Approximately 20 million American households have incomes between 133 to 400 percent of the federal poverty level. These households qualify for subsidized insurance if they purchase coverage through Health Benefit Exchanges. These levels translate to household incomes of up to $44,000 a year for an individual and $90,000 for a family of four.  

In addition, Medicaid eligibility has expanded to incomes up to 133 percent of the federal poverty level.

“The goal under ACA is to have people pay less than 10 percent of their income for their health insurance,” Short said.

Short added that CDA has advocated for pediatric oral health benefits to be included in the list of essential benefits that must be covered in order for plans to be certified and offered in the Exchanges and Medicaid state plans.

“It’s estimated that approximately 1 million more California children will get coverage under health care reform and pediatric dental benefits are included,” Short said. “The mandatory coverage does not extend to adults, but CDA has been working with the state’s Exchange, Covered California, to establish the option for adults to purchase oral health care coverage in the Exchange in 2015.”

For employers, mandates under ACA require businesses with more than 200 employees to enroll each employee in a health insurance plan that includes pediatric oral health benefits. Small businesses of less than 25 employees that offer health benefits to employees may be eligible for tax credits for at least two years.

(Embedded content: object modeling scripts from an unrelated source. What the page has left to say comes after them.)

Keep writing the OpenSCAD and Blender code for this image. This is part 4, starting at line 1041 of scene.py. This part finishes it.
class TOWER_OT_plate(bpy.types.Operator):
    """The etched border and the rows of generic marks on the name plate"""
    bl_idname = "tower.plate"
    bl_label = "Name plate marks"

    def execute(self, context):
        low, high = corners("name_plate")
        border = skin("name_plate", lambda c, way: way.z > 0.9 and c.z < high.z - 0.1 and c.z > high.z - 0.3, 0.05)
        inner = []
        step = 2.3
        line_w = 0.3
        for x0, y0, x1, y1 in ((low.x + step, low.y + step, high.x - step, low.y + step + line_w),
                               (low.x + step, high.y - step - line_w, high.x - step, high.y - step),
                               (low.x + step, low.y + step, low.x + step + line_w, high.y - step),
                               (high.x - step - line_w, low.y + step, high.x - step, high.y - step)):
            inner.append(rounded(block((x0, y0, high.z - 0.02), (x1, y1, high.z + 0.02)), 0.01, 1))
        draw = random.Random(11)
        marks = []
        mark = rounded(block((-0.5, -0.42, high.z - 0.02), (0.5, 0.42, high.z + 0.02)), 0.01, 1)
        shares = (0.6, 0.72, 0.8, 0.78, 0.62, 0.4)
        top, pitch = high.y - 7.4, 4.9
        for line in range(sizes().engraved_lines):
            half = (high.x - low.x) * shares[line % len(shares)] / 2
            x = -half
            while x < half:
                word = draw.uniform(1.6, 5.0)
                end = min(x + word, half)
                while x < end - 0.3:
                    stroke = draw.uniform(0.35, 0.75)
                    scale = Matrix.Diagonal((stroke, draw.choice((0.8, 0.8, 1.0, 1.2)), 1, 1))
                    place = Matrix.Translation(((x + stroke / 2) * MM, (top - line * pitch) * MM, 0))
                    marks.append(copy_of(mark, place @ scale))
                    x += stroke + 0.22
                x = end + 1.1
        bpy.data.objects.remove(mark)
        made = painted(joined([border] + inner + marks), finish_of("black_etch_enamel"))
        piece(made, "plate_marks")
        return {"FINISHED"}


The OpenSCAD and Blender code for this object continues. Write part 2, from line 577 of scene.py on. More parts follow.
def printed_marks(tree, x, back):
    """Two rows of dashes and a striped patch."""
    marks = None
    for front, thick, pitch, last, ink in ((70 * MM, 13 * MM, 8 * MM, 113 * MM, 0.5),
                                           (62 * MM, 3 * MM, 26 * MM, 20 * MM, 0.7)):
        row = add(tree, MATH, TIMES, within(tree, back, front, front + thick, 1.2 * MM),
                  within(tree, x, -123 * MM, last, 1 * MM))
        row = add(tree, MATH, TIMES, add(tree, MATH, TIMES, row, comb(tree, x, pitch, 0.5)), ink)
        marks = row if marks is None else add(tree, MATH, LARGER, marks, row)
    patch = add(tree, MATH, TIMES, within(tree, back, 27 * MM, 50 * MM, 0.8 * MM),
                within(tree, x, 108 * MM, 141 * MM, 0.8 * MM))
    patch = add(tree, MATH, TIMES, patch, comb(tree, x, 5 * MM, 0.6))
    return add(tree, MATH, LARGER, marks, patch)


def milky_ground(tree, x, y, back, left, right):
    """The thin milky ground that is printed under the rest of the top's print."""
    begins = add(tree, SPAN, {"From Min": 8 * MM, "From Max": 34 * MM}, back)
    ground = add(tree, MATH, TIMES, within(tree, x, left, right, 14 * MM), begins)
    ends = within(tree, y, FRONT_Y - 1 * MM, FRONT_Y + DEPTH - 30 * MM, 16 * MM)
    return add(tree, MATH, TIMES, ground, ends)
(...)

While mentioning that the market structures and coverage mandates within the ACA have caused some health premiums to rise, Short noted that there are provisions in the ACA designed to curtail large rate increases because the new law requires that independent experts and regulators review proposed increases to monitor if they are reasonable. In addition, medical loss ratio provisions instituted in the ACA require health plans to provide at least 80 percent of their premium revenue to actual patient care or provide rebates to consumers, which increases the value to consumers of their premium dollar.

“One study commissioned by Covered California indicated families earning more than $90,000 a year are likely to pay more for their coverage,” said Short. “Low-income Californians who have been unable to afford insurance are the ones who will benefit the most from the law, and that many middle-income consumers will likely see lower rates.”

The provisions of the ACA also enhance oral disease prevention, including funding of school-based health centers in which half of the $30 million allocated by the federal government has gone to California, funding:

  • Oral health prevention education campaign.
  • Research-based dental caries disease management.
  • School-based health center funding.
  • School-based dental sealant programs.

There are also oral health provisions in the ACA related to workforce, including $3 million to support oral health education programs that train future faculty in general, pediatric, public health or dental hygiene, which will increase training capacity in dentistry programs. Other provisions include:

  • National health care workforce commission.
  • HRSA competitive workforce grants.
  • Loan forgiveness programs.
  • Workforce grants for alternative providers.

Short summarized the Covered California policy decisions that still need to be made regarding dental benefits such as incorporating oral health care benefits into comprehensive medical insurance policies, and creating an option for adults or families as a whole to purchase coverage through the Exchange when purchasing the essential pediatric dental benefits.